Raohe Night Market, Taipei

Written in the Stars? [Year in Taiwan, Ed. 7]

Cheesin’ at my favorite night market in Taiwan, Raohe.

As the idiom goes—or as Tinie Tempah rapped about in 2010, are things in our lives written in the stars? What exactly is under our control, and what isn’t?

Perhaps it tends to be easier to relegate extreme events to fate, and everything else to our choices, or lack thereof.

This past week, as soon as I returned from Kaohsiung, I was in such a funk, headaches included. Classes were a blur; social interactions kept to the bare minimum. It was one of those not-infrequent periods in which an opaque cloud of sadness so strongly enveloped me that genuine smiles felt impossible to muster. For as long as I can remember, this intermittent cloud (never before with headaches, however) would creep up and stifle my ability to share my feelings to any concerned witness, instead rendering me paralyzed and further marinating in a toxic concoction of negative thoughts and confusion. (I shudder to think that this sounds Alzheimers-like.)

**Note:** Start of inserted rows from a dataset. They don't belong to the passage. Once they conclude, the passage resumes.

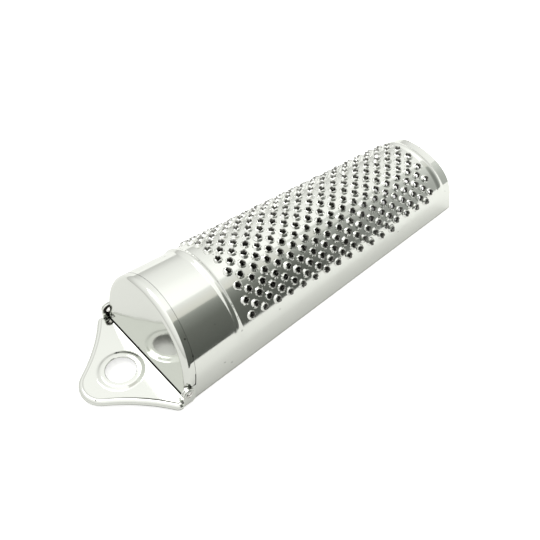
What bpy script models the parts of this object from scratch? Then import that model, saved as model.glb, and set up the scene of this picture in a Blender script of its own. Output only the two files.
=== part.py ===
"""Nutmeg grater with a store for the nut: a tapered half-round rasp rolled from one tinned sheet.

The rasp lies on its flat back, +Z up, and runs along X from the wide store end (-X) to the narrow
open end (+X). A station is the distance of a cross-section from the store end, measured along the
bottom edge. Both ends lean inwards, so the crown is shorter than the bottom edges. The origin is
the middle of the footprint.
"""

from math import atan2, cos, hypot, pi, radians, sin

import bmesh
import bpy
from mathutils import Matrix, Vector
from mathutils.geometry import delaunay_2d_cdt

# Sheet metal, metres
SHEET = 0.0005
FIT = 0.0003
LOOSE_FIT = 0.0004

# Rolled body: outside radii of the half round, and the straight walls under it
BODY_LENGTH = 0.1169
STORE_RADIUS = 0.0200
FAR_RADIUS = 0.0138
WALL_HEIGHT = 0.0079
STORE_LEAN = 0.12
FAR_LEAN = -0.21
LIP_WIDTH = 0.0026
LIP_END = 0.0030

# Beads rolled across the half round; each dies out before the straight walls
STORE_BEAD_AT = 0.0210
STORE_BEAD_HEIGHT = 0.0006
FAR_BEAD_IN = 0.0044
FAR_BEAD_HEIGHT = 0.0005
BEAD_HALF_WIDTH = 0.0016
BEAD_FADE_START = radians(62)
BEAD_FADE_END = radians(86)

# The crown is pressed a little flatter towards the narrow end
FLAT_DEPTH = 0.0009
FLAT_RUN = 0.0110
FLAT_REACH = radians(62)

# Rasp: burrs punched outwards by a four-sided point, in rows that stagger by half a spacing
BURR_START = 0.0264
BURR_SPACING = 0.00488
ROW_SPACING = 0.00234
ROWS_PER_SIDE = 9
BURR_MARGIN = 0.0031
BURR_BASE_RADIUS = 0.00145
BURR_HOLE_RADIUS = 0.00100
BURR_HEIGHT = 0.0009
BURR_SIDES = 4

# Drawn end cap
SHOULDER = 0.0020
SKIRT = 0.0032
COLLAR = 0.0040
COLLAR_BOTTOM = 0.0104
SKIRT_CORNER = 0.0012
SKIRT_SLIT = 0.00025

# Hinge of the flap: its axis runs along Y
HINGE_X = 0.0010
HINGE_Z = 0.0050
HINGE_EYE_RADIUS = 0.0020
EYELET_RADIUS = 0.00125
EYELET_BORE_RADIUS = 0.00095
EYELET_FLANGE_RADIUS = 0.0018
EYELET_FLANGE = 0.0003

# Flap: a shallow tray under the store and a hanging tab in front of it, pressed as one piece
PLATE_DROP = 0.0026
RIM_DEPTH = 0.0014
RIM_BEND = 0.0012
TAB_REACH = 0.0208
NOSE_RADIUS = 0.0074
HOLLOW_RADIUS = 0.0540
EAR_CORNER_RADIUS = 0.0020
EAR_CORNER_RUN = 0.0003
TRAY_CORNER_RADIUS = 0.0024
HANG_HOLE_RADIUS = 0.0045
HANG_HOLE_IN = 0.0129
HANG_RING_RADIUS = 0.0074
HANG_RING_SLOPE = 0.0010
HANG_RING_HEIGHT = 0.00035

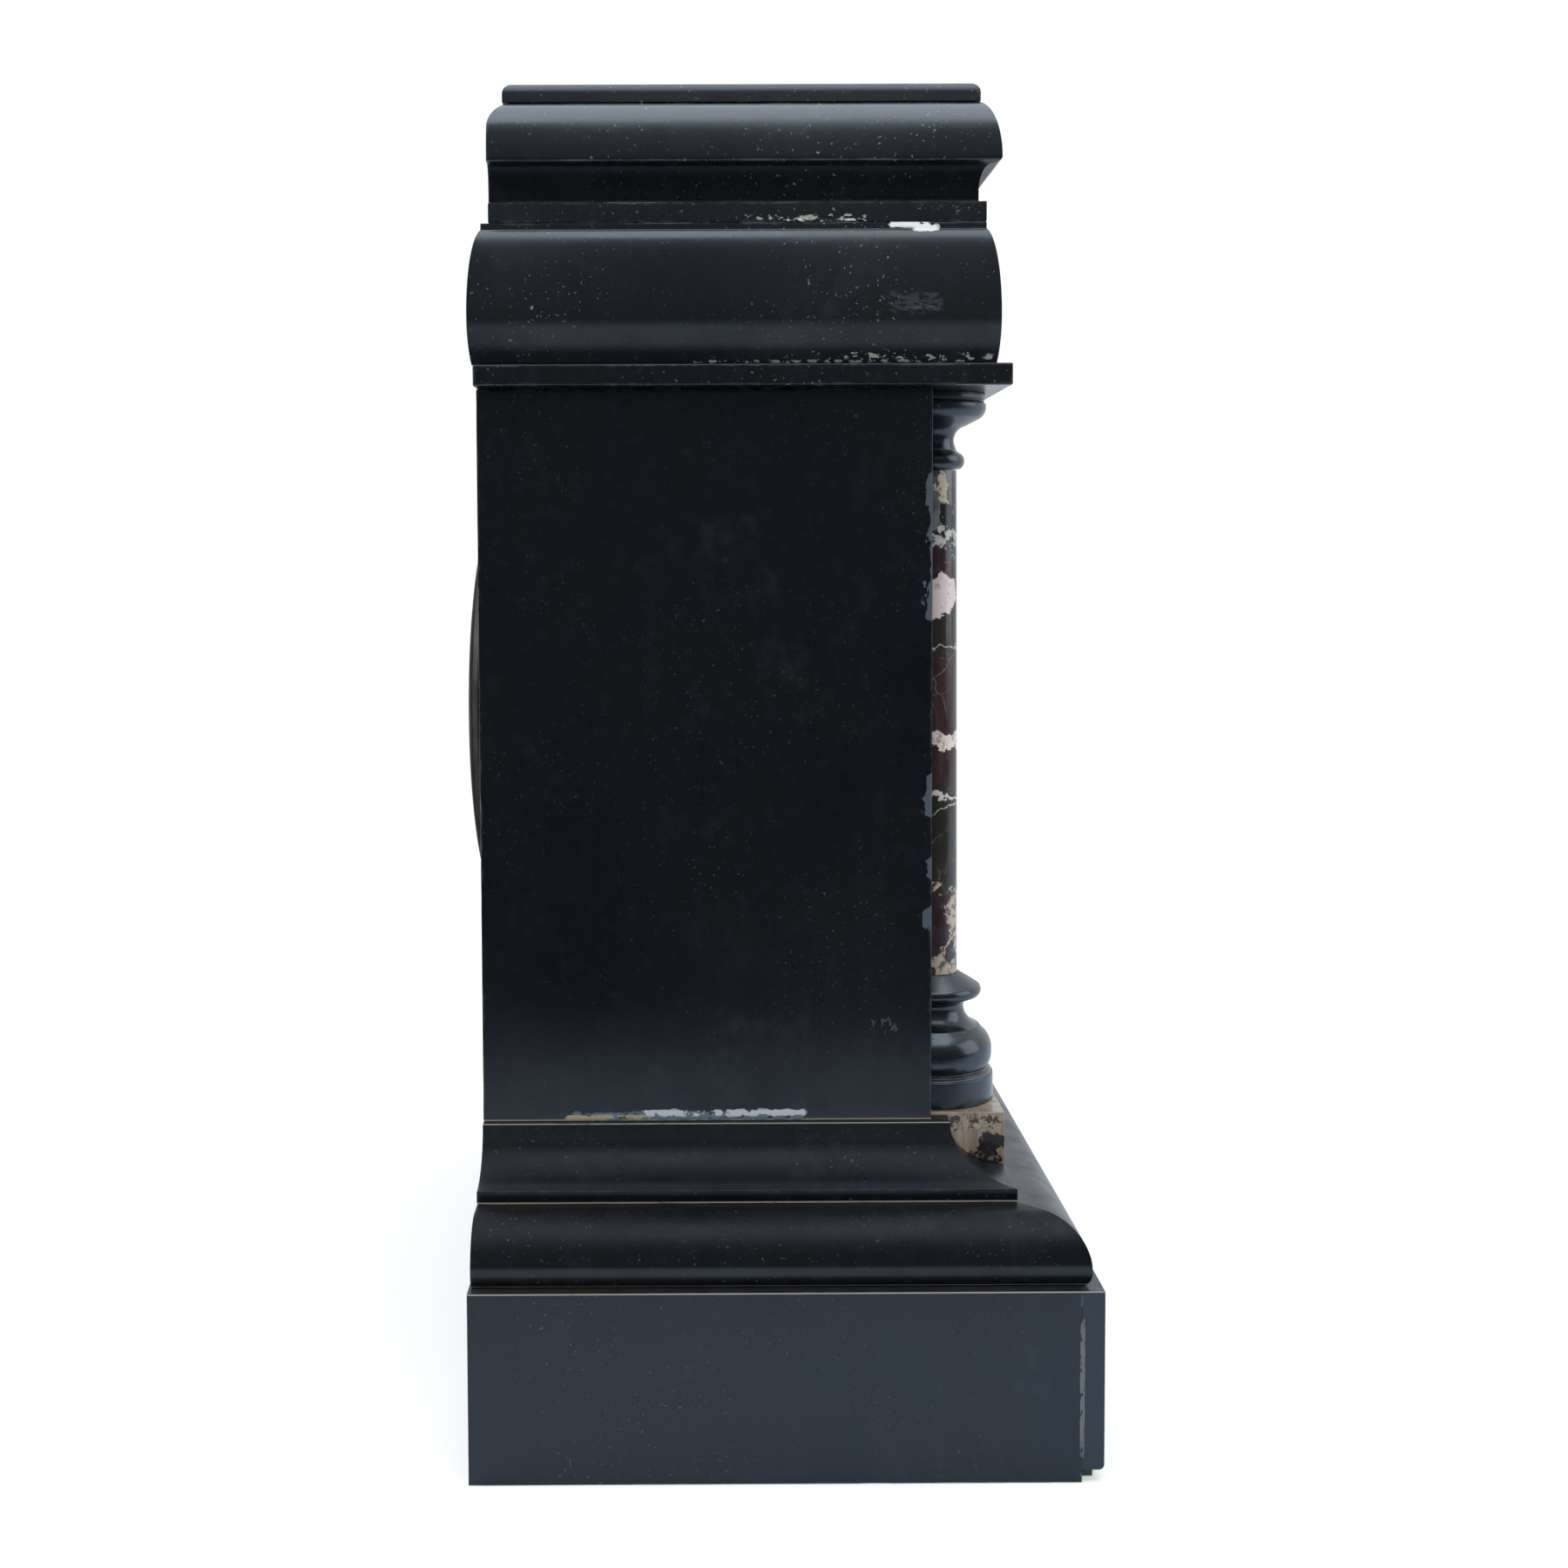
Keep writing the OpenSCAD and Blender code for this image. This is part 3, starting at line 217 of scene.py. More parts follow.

It wasn’t until my sister later told me of similar low moods that I wondered if (don’t jest) our astrological signs being the same could help explain it all. Either that or that time of the month about to come. And not knowing exactly why, as you know, can be incredibly frustrating in itself. So it has reached the point where I hope I do get my period soon, to have at least the satisfaction that all this moodiness was perhaps not for naught. #womanproblems

Speaking of, what is going on with America? In light of what has been flooding my social media feeds, I will be preparing my next Chinese presentation precisely about sexual assault in the U.S. To me, it has increasingly been a sensitive topic, because as a woman, I am inclined to believe and support Dr. Ford. So when my boyfriend upon being informed of such news for the first time, asked—although wisely and innocently— questions (e.g., “Why now?”) that I couldn’t help but see as doubt from a male’s perspective, I fumed. And fumed even more when accused of being partial, having “already taken a side.” While true, it felt and still feels wrong to not support Dr. Ford. We can try to be as unbiased as we want, but in this case, the bottom line is that Kavanaugh is not fit to serve in the law’s highest position and subsequently determine the fates of others, let alone women. So as if an already moody week needed this line of borderline-unreasonable and frustrating questioning, it clearly has been a rough week.

The lows aside, these days haven’t been all bad, having done tons of walking throughout the rainy but pleasantly cool streets of Taipei and enjoying life during what still is an incredible period to be alive.

This little guy was so calm at a yummy smoothie bowl place I discovered this week.